GOAL
Set down the material once more, exactly as it appears.

===== SUPPLIED INFORMATION =====

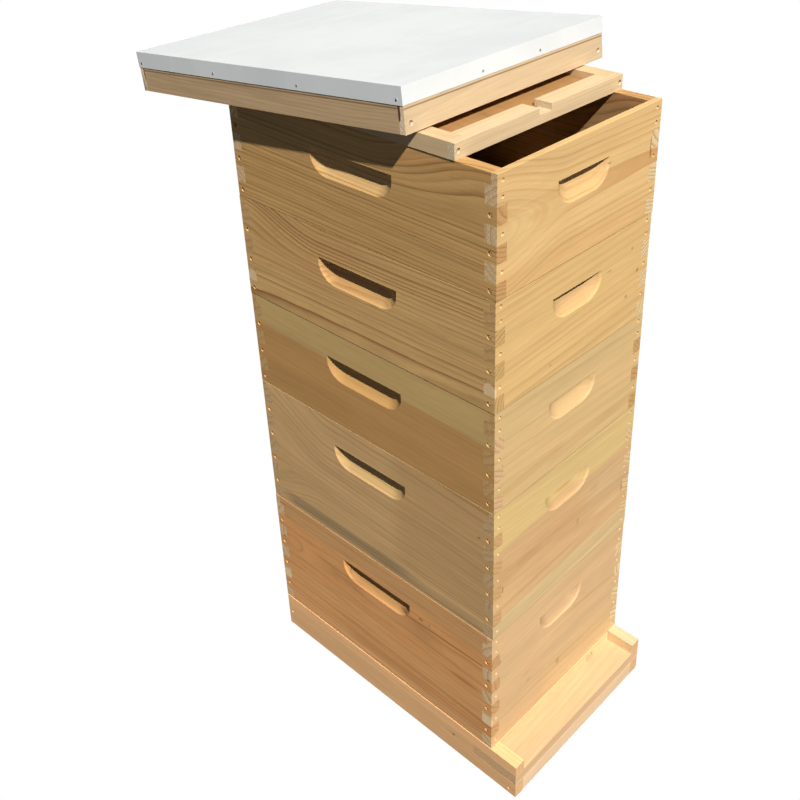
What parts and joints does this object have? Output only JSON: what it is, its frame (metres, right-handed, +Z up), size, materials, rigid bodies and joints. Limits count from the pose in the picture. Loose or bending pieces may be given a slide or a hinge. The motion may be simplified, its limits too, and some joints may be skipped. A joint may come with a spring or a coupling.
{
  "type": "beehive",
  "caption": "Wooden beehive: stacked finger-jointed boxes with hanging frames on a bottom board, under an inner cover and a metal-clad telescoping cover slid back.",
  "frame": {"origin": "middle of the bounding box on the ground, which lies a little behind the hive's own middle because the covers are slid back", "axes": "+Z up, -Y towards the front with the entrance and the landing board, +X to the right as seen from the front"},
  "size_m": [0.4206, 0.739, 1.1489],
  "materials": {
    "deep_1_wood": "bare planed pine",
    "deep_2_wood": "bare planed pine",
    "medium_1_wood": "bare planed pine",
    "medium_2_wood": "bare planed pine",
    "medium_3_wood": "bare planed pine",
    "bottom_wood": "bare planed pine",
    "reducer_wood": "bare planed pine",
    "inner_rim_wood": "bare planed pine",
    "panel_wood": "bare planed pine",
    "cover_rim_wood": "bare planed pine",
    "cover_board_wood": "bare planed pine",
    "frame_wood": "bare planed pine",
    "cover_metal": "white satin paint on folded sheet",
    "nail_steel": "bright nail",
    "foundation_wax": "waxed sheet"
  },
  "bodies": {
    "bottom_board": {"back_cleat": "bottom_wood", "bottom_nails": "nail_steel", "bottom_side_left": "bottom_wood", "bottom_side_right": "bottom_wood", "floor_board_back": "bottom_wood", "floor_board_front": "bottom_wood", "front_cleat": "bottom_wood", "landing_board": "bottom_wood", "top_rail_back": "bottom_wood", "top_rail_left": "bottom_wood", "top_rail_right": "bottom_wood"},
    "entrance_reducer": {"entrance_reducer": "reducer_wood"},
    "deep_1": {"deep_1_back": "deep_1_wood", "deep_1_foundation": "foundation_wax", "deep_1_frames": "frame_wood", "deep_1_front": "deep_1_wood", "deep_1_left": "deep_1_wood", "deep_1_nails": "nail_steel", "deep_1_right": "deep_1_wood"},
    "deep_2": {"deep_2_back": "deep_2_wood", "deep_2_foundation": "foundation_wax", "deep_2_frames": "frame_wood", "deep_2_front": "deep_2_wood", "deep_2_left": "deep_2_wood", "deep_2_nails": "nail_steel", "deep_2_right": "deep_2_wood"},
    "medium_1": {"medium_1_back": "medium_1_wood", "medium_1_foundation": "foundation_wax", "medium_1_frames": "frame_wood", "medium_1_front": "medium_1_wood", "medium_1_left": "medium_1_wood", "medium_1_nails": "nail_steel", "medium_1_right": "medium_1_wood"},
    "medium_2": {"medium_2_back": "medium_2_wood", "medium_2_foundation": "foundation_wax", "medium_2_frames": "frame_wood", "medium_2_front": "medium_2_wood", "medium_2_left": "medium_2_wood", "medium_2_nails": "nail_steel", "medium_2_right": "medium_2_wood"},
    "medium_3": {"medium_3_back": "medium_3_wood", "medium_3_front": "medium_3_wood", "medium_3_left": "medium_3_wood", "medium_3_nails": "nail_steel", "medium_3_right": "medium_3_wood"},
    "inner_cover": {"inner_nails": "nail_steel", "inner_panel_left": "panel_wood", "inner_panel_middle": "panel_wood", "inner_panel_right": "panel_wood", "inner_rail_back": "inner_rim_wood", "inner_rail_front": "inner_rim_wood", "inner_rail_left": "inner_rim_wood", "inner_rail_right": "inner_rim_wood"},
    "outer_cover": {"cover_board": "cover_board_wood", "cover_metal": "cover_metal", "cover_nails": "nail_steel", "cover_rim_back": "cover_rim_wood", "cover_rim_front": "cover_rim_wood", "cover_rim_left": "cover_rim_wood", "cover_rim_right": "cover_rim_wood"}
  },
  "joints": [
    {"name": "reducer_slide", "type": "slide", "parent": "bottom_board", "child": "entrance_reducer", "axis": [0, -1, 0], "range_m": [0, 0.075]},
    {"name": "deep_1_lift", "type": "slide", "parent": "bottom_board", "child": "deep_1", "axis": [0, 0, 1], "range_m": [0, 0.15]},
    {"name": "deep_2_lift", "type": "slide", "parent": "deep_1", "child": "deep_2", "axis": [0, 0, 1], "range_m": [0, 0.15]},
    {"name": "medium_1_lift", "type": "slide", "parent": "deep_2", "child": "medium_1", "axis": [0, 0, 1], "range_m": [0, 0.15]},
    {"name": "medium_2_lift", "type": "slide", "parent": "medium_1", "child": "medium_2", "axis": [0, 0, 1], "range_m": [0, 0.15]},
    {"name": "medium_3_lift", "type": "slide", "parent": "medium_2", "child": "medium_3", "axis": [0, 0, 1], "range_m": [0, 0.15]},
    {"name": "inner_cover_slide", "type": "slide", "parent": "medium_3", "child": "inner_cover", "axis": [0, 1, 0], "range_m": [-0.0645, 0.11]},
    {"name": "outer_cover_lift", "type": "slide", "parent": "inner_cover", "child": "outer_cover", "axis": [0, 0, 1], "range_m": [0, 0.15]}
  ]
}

=====

OUTPUT
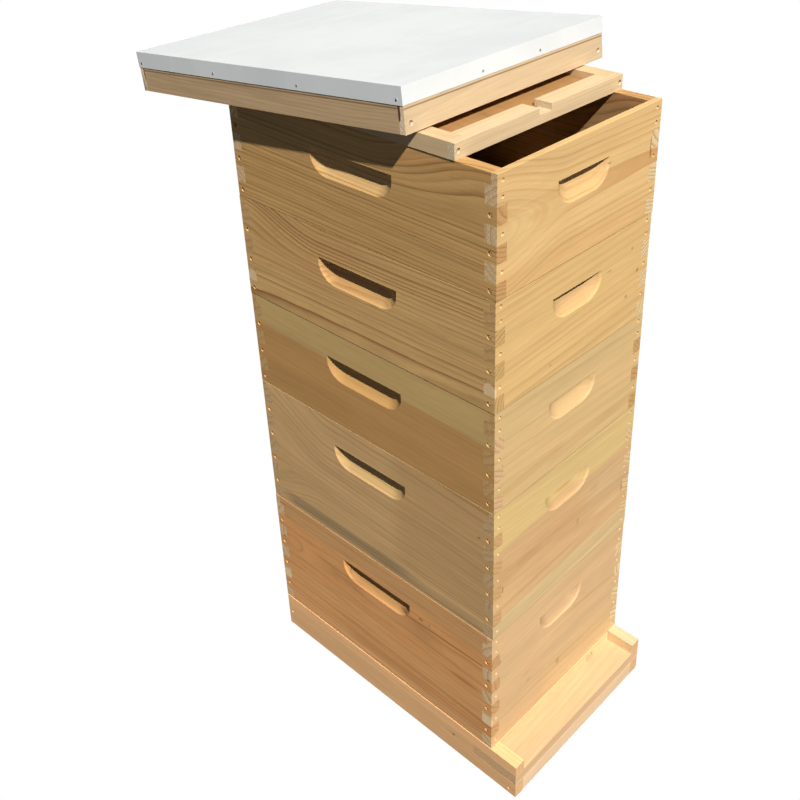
What parts and joints does this object have? Output only JSON: what it is, its frame (metres, right-handed, +Z up), size, materials, rigid bodies and joints. Limits count from the pose in the picture. Loose or bending pieces may be given a slide or a hinge. The motion may be simplified, its limits too, and some joints may be skipped. A joint may come with a spring or a coupling.
{
  "type": "beehive",
  "caption": "Wooden beehive: stacked finger-jointed boxes with hanging frames on a bottom board, under an inner cover and a metal-clad telescoping cover slid back.",
  "frame": {"origin": "middle of the bounding box on the ground, which lies a little behind the hive's own middle because the covers are slid back", "axes": "+Z up, -Y towards the front with the entrance and the landing board, +X to the right as seen from the front"},
  "size_m": [0.4206, 0.739, 1.1489],
  "materials": {
    "deep_1_wood": "bare planed pine",
    "deep_2_wood": "bare planed pine",
    "medium_1_wood": "bare planed pine",
    "medium_2_wood": "bare planed pine",
    "medium_3_wood": "bare planed pine",
    "bottom_wood": "bare planed pine",
    "reducer_wood": "bare planed pine",
    "inner_rim_wood": "bare planed pine",
    "panel_wood": "bare planed pine",
    "cover_rim_wood": "bare planed pine",
    "cover_board_wood": "bare planed pine",
    "frame_wood": "bare planed pine",
    "cover_metal": "white satin paint on folded sheet",
    "nail_steel": "bright nail",
    "foundation_wax": "waxed sheet"
  },
  "bodies": {
    "bottom_board": {"back_cleat": "bottom_wood", "bottom_nails": "nail_steel", "bottom_side_left": "bottom_wood", "bottom_side_right": "bottom_wood", "floor_board_back": "bottom_wood", "floor_board_front": "bottom_wood", "front_cleat": "bottom_wood", "landing_board": "bottom_wood", "top_rail_back": "bottom_wood", "top_rail_left": "bottom_wood", "top_rail_right": "bottom_wood"},
    "entrance_reducer": {"entrance_reducer": "reducer_wood"},
    "deep_1": {"deep_1_back": "deep_1_wood", "deep_1_foundation": "foundation_wax", "deep_1_frames": "frame_wood", "deep_1_front": "deep_1_wood", "deep_1_left": "deep_1_wood", "deep_1_nails": "nail_steel", "deep_1_right": "deep_1_wood"},
    "deep_2": {"deep_2_back": "deep_2_wood", "deep_2_foundation": "foundation_wax", "deep_2_frames": "frame_wood", "deep_2_front": "deep_2_wood", "deep_2_left": "deep_2_wood", "deep_2_nails": "nail_steel", "deep_2_right": "deep_2_wood"},
    "medium_1": {"medium_1_back": "medium_1_wood", "medium_1_foundation": "foundation_wax", "medium_1_frames": "frame_wood", "medium_1_front": "medium_1_wood", "medium_1_left": "medium_1_wood", "medium_1_nails": "nail_steel", "medium_1_right": "medium_1_wood"},
    "medium_2": {"medium_2_back": "medium_2_wood", "medium_2_foundation": "foundation_wax", "medium_2_frames": "frame_wood", "medium_2_front": "medium_2_wood", "medium_2_left": "medium_2_wood", "medium_2_nails": "nail_steel", "medium_2_right": "medium_2_wood"},
    "medium_3": {"medium_3_back": "medium_3_wood", "medium_3_front": "medium_3_wood", "medium_3_left": "medium_3_wood", "medium_3_nails": "nail_steel", "medium_3_right": "medium_3_wood"},
    "inner_cover": {"inner_nails": "nail_steel", "inner_panel_left": "panel_wood", "inner_panel_middle": "panel_wood", "inner_panel_right": "panel_wood", "inner_rail_back": "inner_rim_wood", "inner_rail_front": "inner_rim_wood", "inner_rail_left": "inner_rim_wood", "inner_rail_right": "inner_rim_wood"},
    "outer_cover": {"cover_board": "cover_board_wood", "cover_metal": "cover_metal", "cover_nails": "nail_steel", "cover_rim_back": "cover_rim_wood", "cover_rim_front": "cover_rim_wood", "cover_rim_left": "cover_rim_wood", "cover_rim_right": "cover_rim_wood"}
  },
  "joints": [
    {"name": "reducer_slide", "type": "slide", "parent": "bottom_board", "child": "entrance_reducer", "axis": [0, -1, 0], "range_m": [0, 0.075]},
    {"name": "deep_1_lift", "type": "slide", "parent": "bottom_board", "child": "deep_1", "axis": [0, 0, 1], "range_m": [0, 0.15]},
    {"name": "deep_2_lift", "type": "slide", "parent": "deep_1", "child": "deep_2", "axis": [0, 0, 1], "range_m": [0, 0.15]},
    {"name": "medium_1_lift", "type": "slide", "parent": "deep_2", "child": "medium_1", "axis": [0, 0, 1], "range_m": [0, 0.15]},
    {"name": "medium_2_lift", "type": "slide", "parent": "medium_1", "child": "medium_2", "axis": [0, 0, 1], "range_m": [0, 0.15]},
    {"name": "medium_3_lift", "type": "slide", "parent": "medium_2", "child": "medium_3", "axis": [0, 0, 1], "range_m": [0, 0.15]},
    {"name": "inner_cover_slide", "type": "slide", "parent": "medium_3", "child": "inner_cover", "axis": [0, 1, 0], "range_m": [-0.0645, 0.11]},
    {"name": "outer_cover_lift", "type": "slide", "parent": "inner_cover", "child": "outer_cover", "axis": [0, 0, 1], "range_m": [0, 0.15]}
  ]
}